Giuliano Amato: serve una vera Ue per fermare Trump

di Agenzia Nova
6 Marzo 2025 9:50 Aggiornato: 6 Marzo 2025 9:50

«Il presidente americano sta travolgendo l’Occidente con la forza impetuosa di un ciclone, ma potevamo prevederlo e soprattutto evitarlo. Ce la siamo voluta. E ora diamoci da fare per uscirne».

Il presidente emerito della Consulta, Giuliano Amato, confessa a Repubblica il suo turbamento davanti a un’America che si allea con gli imperi autoritari, umiliando davanti al mondo il presidente del paese invaso. «Siamo finiti in un incubo, certo. Però, essendo molto vecchio, più che il tempo breve del presente vivo il tempo lungo della storia perché ce l’ho tutto dentro di me: è da qui che mi sento di muovere una critica a noi democratici». La fine dell’Occidente è un tema quotidiano di riflessione: «Me lo domando ogni giorno. Ma non dobbiamo commettere l’errore di far coincidere gli Stati Uniti con Trump. Lui si muove da sovrano assoluto e capriccioso, ma c’è chi gli ricorda — come la governatrice dello Stato di New York Kathy Hochul — che da 250 anni New York non è governata da un re. E gli americani non sono disposti a tollerarlo».

«Il ciclone Trump – continua – era prevedibile. E qui chiamo in causa anche la responsabilità di convinti democratici come me che negli ultimi cinquant’anni hanno sostenuto qualsiasi battaglia progressista senza rendersi conto per tempo della crescente distanza, talvolta eccessiva, rispetto ai valori tradizionali che tengono unite le nostre società. Questo vale sia per il nostro paese che per gli Stati Uniti. Da noi un profeta inascoltato è stato Pier Paolo Pasolini: già nel 1975 ci metteva in guardia con la sua invettiva sulla scomparsa delle lucciole».

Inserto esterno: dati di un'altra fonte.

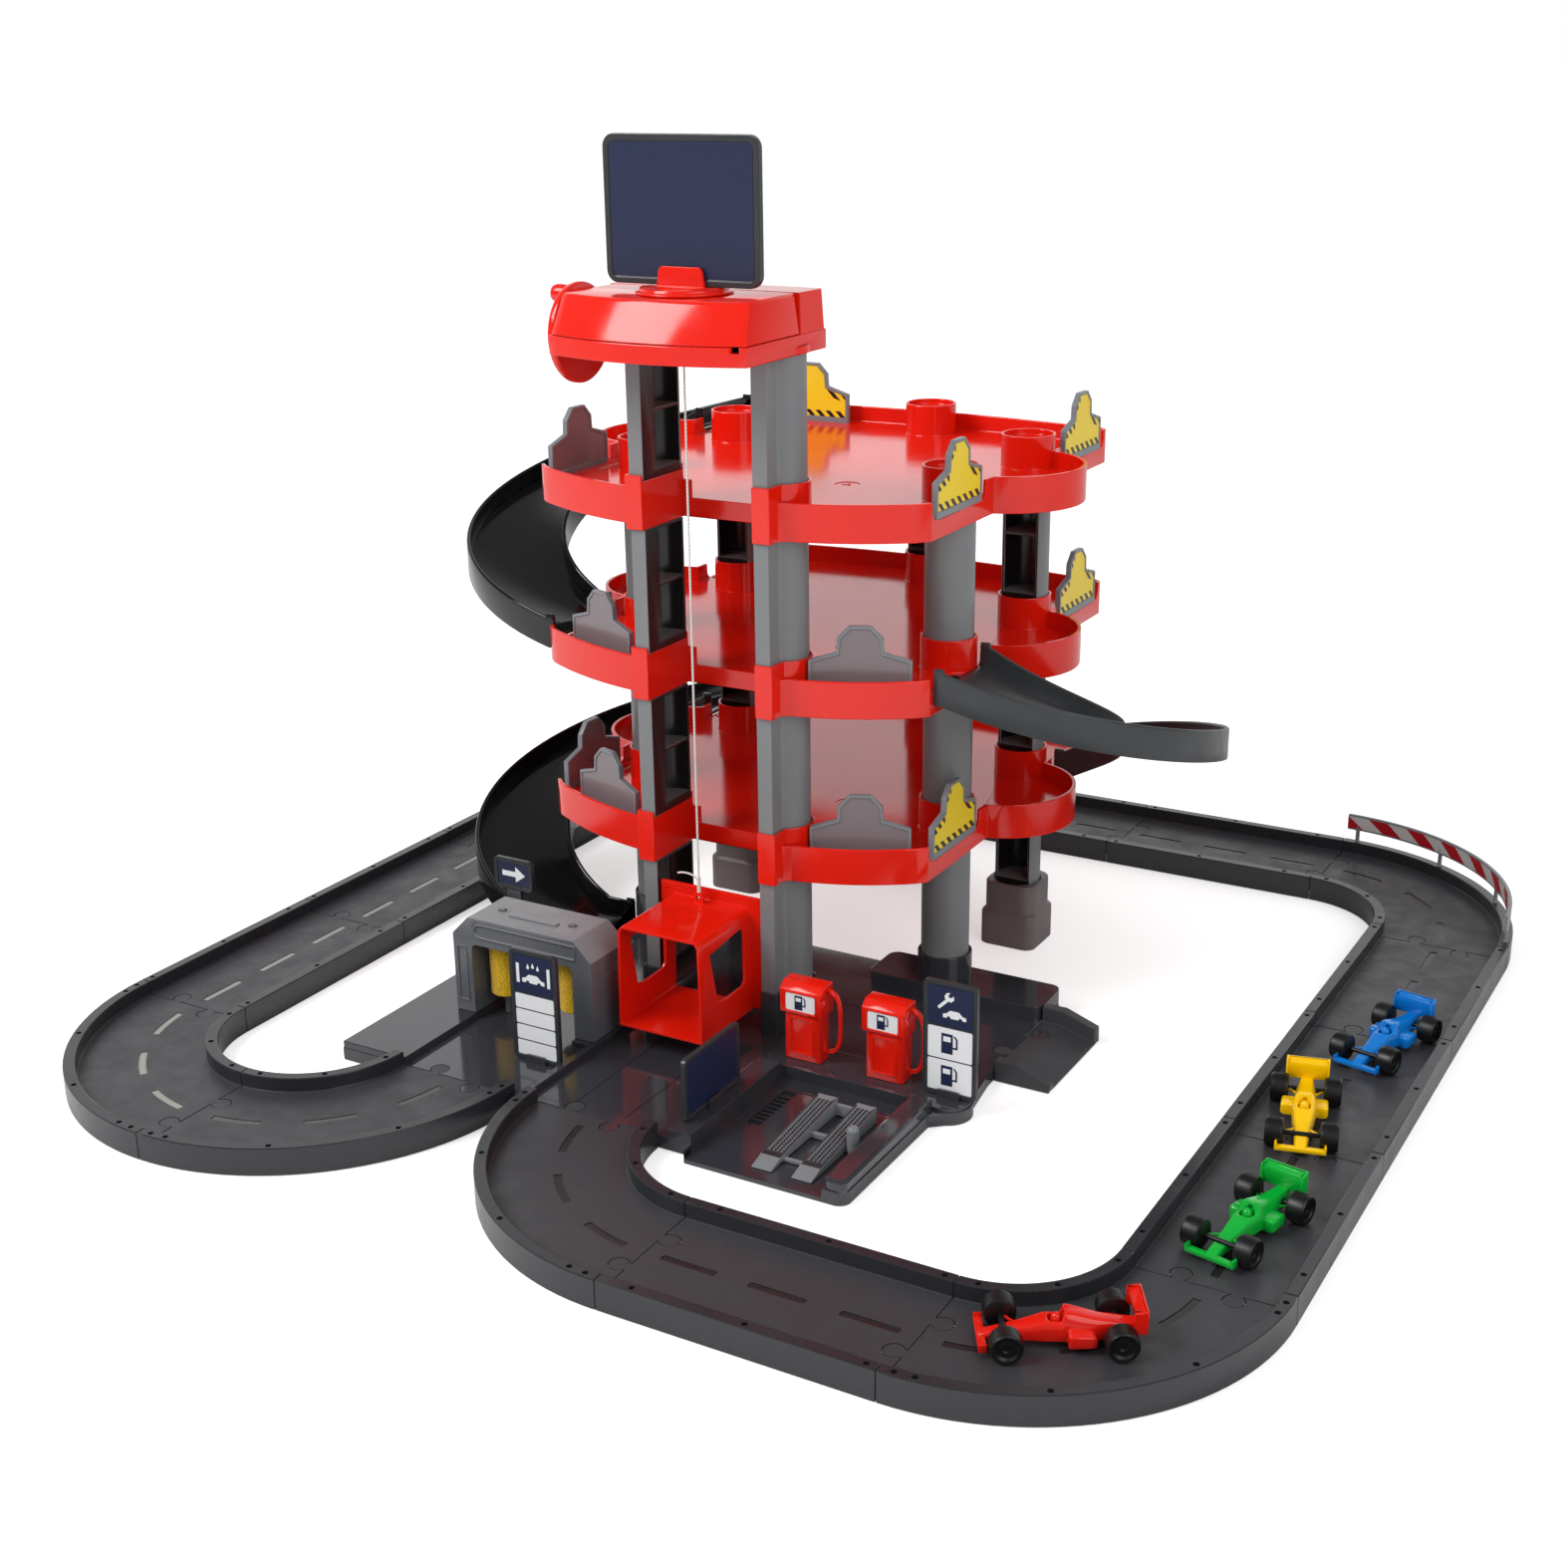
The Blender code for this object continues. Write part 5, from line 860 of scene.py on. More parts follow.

Ma non si può rimpiangere una civiltà contadina paleocapitalistica: «Certo che no. Ma bisogna sapere che quei valori reazionari sopravvivono nelle strutture profonde delle società. In America, proprio nello stesso decennio dei Settanta, abbiamo assistito a un cambiamento di passo. Fino a quel momento l’americanizzazione era fondata sull’assimilazione: io ti accolgo figliolo caro purché tu ti modelli sull’uomo bianco wasp. Poi è subentrata “la rivendicazione identitaria di ogni più piccola minoranza e di qualsiasi diversità. E a queste rivendicazioni hanno corrisposto le azioni affermative del diritto che, in nome dell’eguaglianza, tutelano le minoranze in modo diseguale, con una moltiplicazione irrefrenabile delle quote. E sapete che succede al proletariato americano bianco e incolto, spossessato di tutele che riteneva ereditarie?».

Crescono rabbia e frustrazione: «E qui arriva Trump, capace di intercettare l’insoddisfazione fino a diventarne un interprete chirurgico: in pochi giorni ha distrutto tutto ciò che è Dey, Diversity Equity and Inclusion. Una cosa orrenda. Ma mentre nel paese montavano questi umori rancorosi, i democratici dove stavano? Forse dagli attici di Manhattan, dove le quote non arrivano mai, la realtà sociale appariva molto distante».

Il problema è ora che Trump non vuole abbattere solo l’ideologia woke, ma i pilastri della liberaldemocrazia: «Questo è il tema centrale. Perché una democrazia liberale non viene meno se accettiamo libertà più limitate e una qualche convivenza con i valori tradizionali. Viene meno invece quando sono cancellate le regole che, in difesa dei cittadini, limitano l’esercizio del potere privato: oggi Trump ci mette nelle mani del più gigantesco potere privato che la storia abbia mai conosciuto! Per le Big Tech democrazia e libertà sono concetti inconciliabili, perché le regole impediscono il loro arbitrio. Terrificante».

L’Europa dovrebbe realizzare «una difesa e una politica estera davvero comuni per sedersi al tavolo del governo del mondo, dove sono invitati pochi attori. E se è impossibile farlo con tutti i ventisette paesi dell’Unione, dovrà farlo con un nucleo più ristretto. Tra gli effetti positivi del ciclone potrebbe essere la spinta a ricompattare la difesa europea recuperando la Gran Bretagna».

Anche l’Italia oggi è chiamata a erigere barriere in difesa della liberaldemocrazia: «A me pare che la presidente Meloni lo stia facendo, schierandosi dalla parte di Zelensky. Non sembra che sia nelle condizioni di potersi sottrarre all’impegno comune europeo. E bisogna darle atto, nel suo intervento alla convention dei conservatori americani, di aver parlato di ‘aggressione russa’» conclude Amato.